┌────────

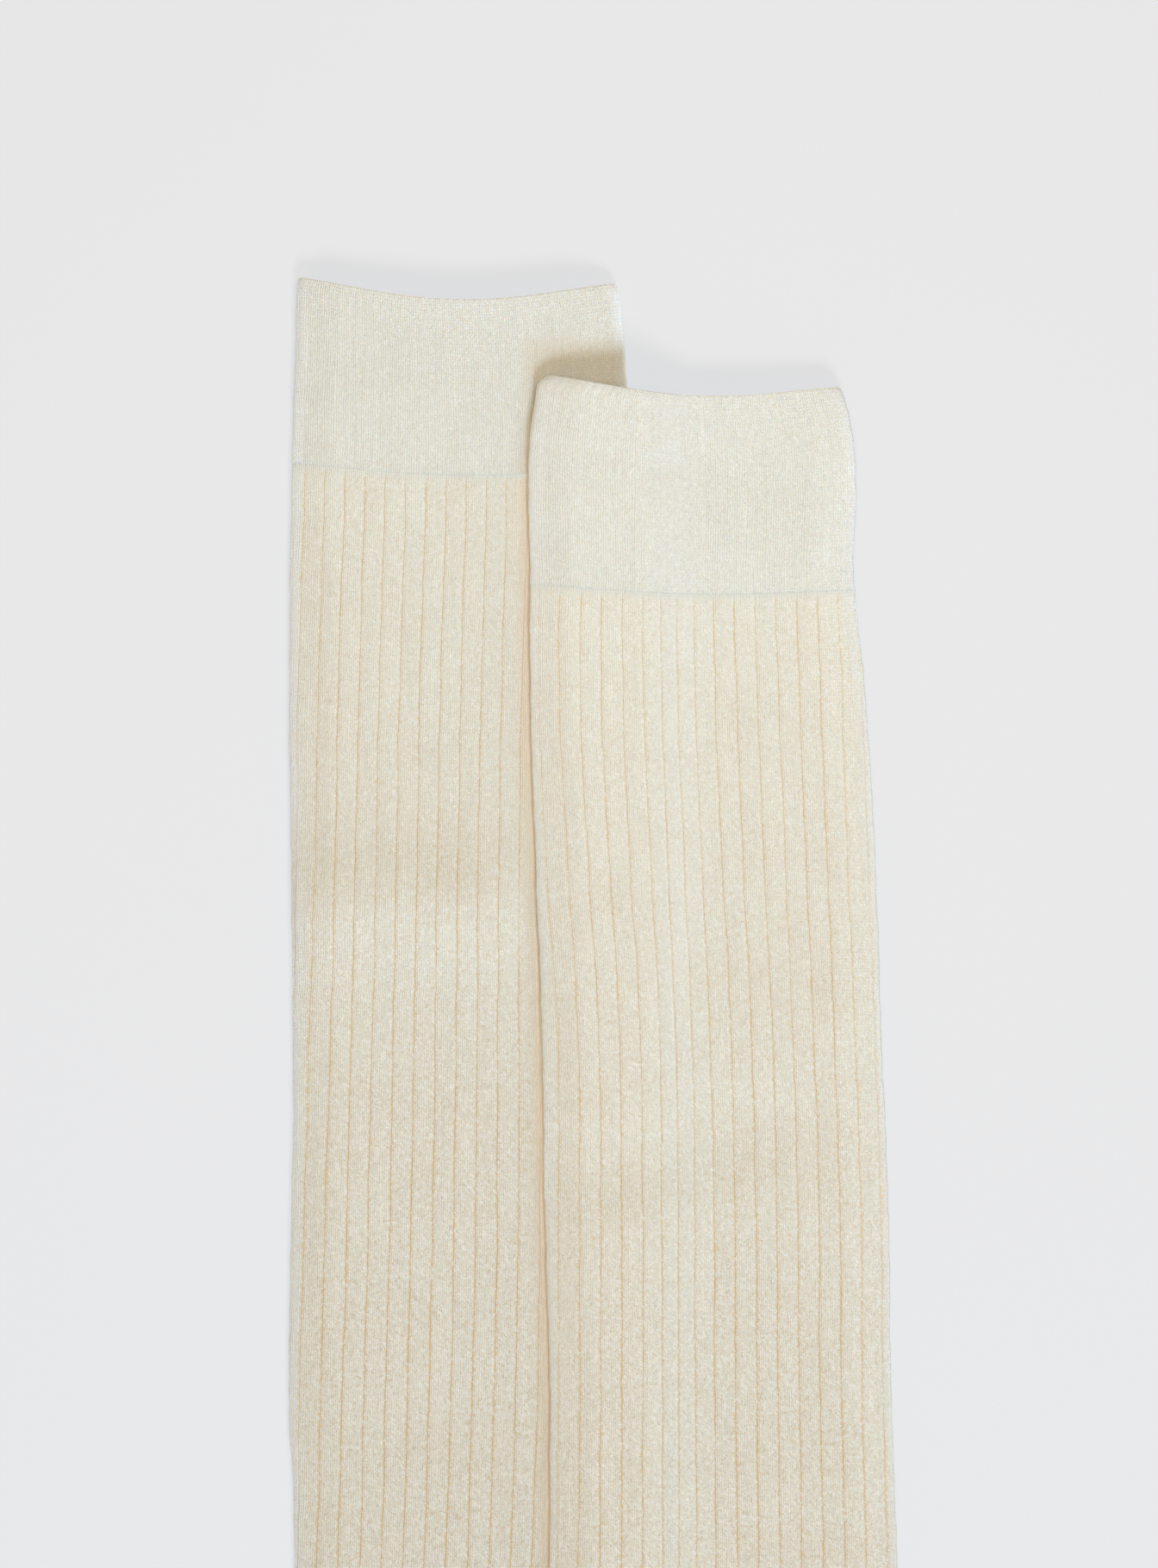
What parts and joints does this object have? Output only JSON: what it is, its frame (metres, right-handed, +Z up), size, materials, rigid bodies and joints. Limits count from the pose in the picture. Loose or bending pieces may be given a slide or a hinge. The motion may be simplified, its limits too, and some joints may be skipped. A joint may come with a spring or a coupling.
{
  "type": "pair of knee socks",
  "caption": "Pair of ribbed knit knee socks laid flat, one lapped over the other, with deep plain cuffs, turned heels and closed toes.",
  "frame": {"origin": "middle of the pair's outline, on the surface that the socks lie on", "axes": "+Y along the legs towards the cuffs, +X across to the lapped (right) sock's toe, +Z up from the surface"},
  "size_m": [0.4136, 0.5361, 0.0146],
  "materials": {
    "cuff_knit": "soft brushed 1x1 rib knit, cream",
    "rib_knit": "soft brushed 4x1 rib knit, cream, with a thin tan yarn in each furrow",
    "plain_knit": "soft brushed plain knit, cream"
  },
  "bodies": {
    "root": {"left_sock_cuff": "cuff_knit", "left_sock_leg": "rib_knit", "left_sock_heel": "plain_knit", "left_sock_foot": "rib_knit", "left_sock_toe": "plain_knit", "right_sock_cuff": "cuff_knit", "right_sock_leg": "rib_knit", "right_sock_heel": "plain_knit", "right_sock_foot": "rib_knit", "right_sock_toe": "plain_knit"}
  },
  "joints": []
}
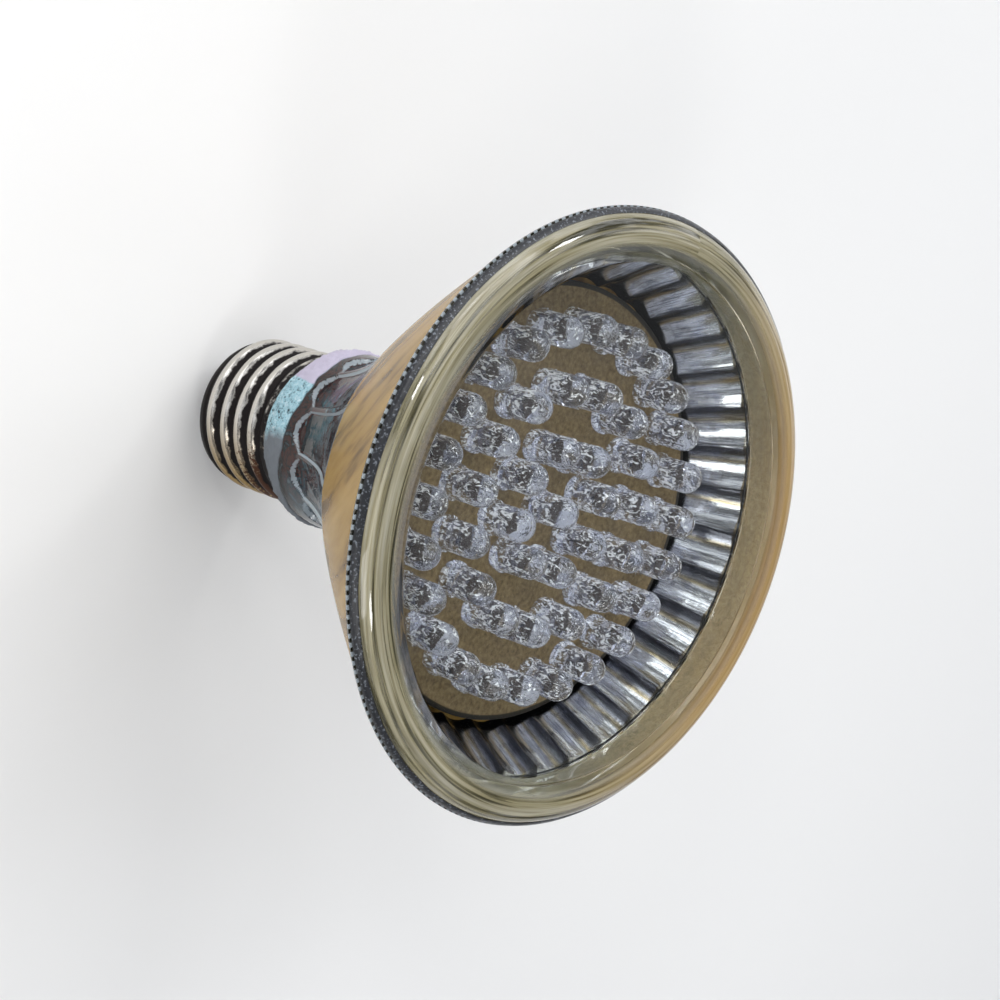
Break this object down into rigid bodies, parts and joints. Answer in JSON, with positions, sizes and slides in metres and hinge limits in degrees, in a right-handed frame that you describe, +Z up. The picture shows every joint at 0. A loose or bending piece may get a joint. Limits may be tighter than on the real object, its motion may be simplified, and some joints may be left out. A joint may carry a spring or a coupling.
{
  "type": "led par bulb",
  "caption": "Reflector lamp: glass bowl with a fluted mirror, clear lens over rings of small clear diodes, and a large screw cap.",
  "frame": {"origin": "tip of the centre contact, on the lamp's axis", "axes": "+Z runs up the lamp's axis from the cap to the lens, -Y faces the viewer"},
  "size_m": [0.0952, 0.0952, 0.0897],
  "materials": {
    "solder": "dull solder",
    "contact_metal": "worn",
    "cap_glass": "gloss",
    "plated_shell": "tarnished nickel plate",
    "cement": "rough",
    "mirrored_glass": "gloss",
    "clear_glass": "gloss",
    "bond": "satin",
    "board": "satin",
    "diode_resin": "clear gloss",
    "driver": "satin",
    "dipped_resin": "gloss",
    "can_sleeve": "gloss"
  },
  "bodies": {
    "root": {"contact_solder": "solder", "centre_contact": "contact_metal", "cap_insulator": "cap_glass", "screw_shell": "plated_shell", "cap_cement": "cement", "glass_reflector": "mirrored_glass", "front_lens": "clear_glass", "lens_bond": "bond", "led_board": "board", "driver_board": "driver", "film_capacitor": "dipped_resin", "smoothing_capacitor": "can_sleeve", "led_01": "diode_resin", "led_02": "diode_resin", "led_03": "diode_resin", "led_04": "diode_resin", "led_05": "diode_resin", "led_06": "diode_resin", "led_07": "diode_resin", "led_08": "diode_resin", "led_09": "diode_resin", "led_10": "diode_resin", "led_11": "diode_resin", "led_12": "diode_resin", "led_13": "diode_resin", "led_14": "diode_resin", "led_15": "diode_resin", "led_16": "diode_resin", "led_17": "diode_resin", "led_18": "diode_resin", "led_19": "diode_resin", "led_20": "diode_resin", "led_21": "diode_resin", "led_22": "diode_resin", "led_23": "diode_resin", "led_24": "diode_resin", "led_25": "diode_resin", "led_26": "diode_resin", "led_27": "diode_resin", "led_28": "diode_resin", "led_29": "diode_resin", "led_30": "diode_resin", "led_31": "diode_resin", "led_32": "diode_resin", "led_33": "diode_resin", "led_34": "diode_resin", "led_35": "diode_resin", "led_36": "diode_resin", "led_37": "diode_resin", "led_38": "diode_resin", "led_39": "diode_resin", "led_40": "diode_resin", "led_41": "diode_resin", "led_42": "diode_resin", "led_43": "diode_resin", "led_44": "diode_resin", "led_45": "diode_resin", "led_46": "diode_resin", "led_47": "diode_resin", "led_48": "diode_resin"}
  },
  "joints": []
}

└────────

Given instruction: Give the number of lines in the records that contain the string "hinge", with no other output.

Result for this task: 2